El Pecado que no se puede nombrar : Folie noire
Scène

El Pecado que no se puede nombrar : Folie noire

RICARDO BARTIS n’aime pas les étiquettes: il se défend bien de faire du théâtre engagé. Pourtant, son spectacle El Pecado que no se puede nombrar remue profondément les spectateurs sur son passage, comme en atteste le succès de la pièce lors du dernier Festival d’Avignon.

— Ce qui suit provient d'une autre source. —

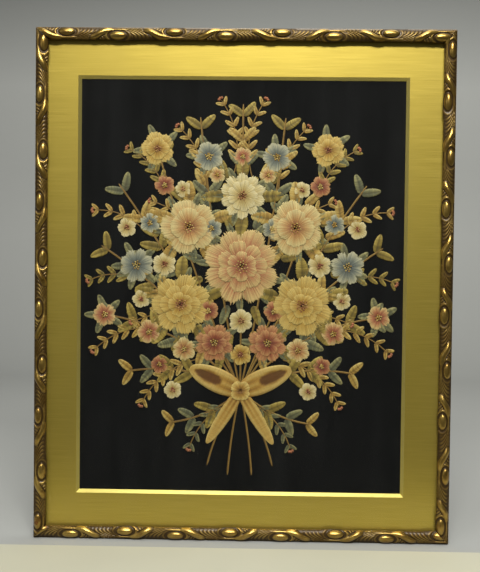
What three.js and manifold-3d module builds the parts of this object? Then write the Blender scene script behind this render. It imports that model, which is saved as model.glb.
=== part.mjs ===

Directeur artistique du Sportivo Teatral depuis près de 20 ans, Ricardo Bartis travaille avec sa compagnie en marge des formes conventionnelles: théâtre submergé par l’esthétisme ou consacré au divertissement. Le metteur en scène croit, au théâtre, à la \«recherche profonde» et à la «poésie du langage». D’Argentine, il s’amène au Carrefour international de théâtre avec ses comédiens. Ensemble, ils ont travaillé pendant plus d’un an à la pièce El Pecado que no se puede nombrar, créée en 1998 à partir d’oeuvres de Roberto Arlt.
Écrivain argentin ayant vécu de 1900 à 1942, Roberto Arlt peint dans ses oeuvres une image sombre, lucide, presque visionnaire du monde. Salué aujourd’hui comme un écrivain majeur en Argentine, Arlt fut boudé dans son propre pays jusque dans les années 1950 – il «dérangeait» -, et ce n’est que depuis quelques années qu’on le traduit en français.
Bartis et son équipe se sont inspirés de deux parties d’un roman touffu, Les Sept Fous (1929) et Les Lance-Flammes (1931), pour créer leur pièce. Sans les transposer à la scène, ils ont considéré ces écrits comme un «support à la création». Conservant les actions principales de ces récits, ils ont utilisé «l’extrapolation» afin de «développer leur propre création» à partir de l’univers pessimiste et plein d’ironie de Roberto Arlt.
Considéré par Ricardo Bartis comme un «précurseur de l’existentialisme», Roberto Arlt s’apparente à Dostoïevsky, écrit Sabrina Weldman (revue Mouvements, juin-juillet 1999), par sa «métaphysique noire […]: le sentiment d’angoisse et de désespoir d’une humanité avide de pureté et flouée par la réalité.» Les sept personnages des Sept Fous de Arlt, qu’on retrouve dans la pièce El Pecado…, rappellent en effet ceux des Possédés, de l’auteur russe.
À Buenos Aires, en 1929, sept hommes, marqués par l’angoisse et l’échec, se réunissent dans un sous-sol, afin de tramer la perte de la classe capitaliste… Les conspirateurs imaginés par Bartis, rêvant d révolution, oscillent entre réalité et surréalisme, toujours en fragile équilibre, sur le fil de la folie. Entre tragique et ridicule, ces personnages incarnés par les comédiens que dirige Ricardo Bartis, pour qui «le noyau du théâtre est certainement l’acteur», donnent le vertige, par leur impuissance, leurs pulsions morbides, leurs passions.
Tissée dans une Buenos Aires très concrète, la pièce du Sportivo Teatral semble provoquer de «profondes résonances», même à l’extérieur de l’Argentine, explique Bartis. Grâce à «l’approche lucide et révélatrice de Roberto Arlt», l’histoire des «sept fous» comporte des «éléments d’humanité universelle»: réflexion sur les valeurs, interrogations sur l’existence, peurs et fantasmes. Les particularités argentines se retrouvent surtout dans le traitement du sujet: stratégies littéraires, texture du langage poétique.
L’oeuvre de Roberto Arlt, avec laquelle nous donne rendez-vous le Sportivo Teatral, est explosive, et n’a pas vieilli. Ces quelques lignes, par exemple, écrites lors de la publication en 1931 des Lance-Flammes, trouvent toujours un troublant écho: «Je suis ardemment attiré par la beauté[…]. Mais aujourd’hui, au milieu des bruits d’un édifice social qui s’écroule, il n’est plus possible de penser faire de la broderie […]. Nous créerons notre littérature […] en écrivant dans une orgueilleuse solitude des livres qui auront en eux la violence d’un crochet à la mâchoire.»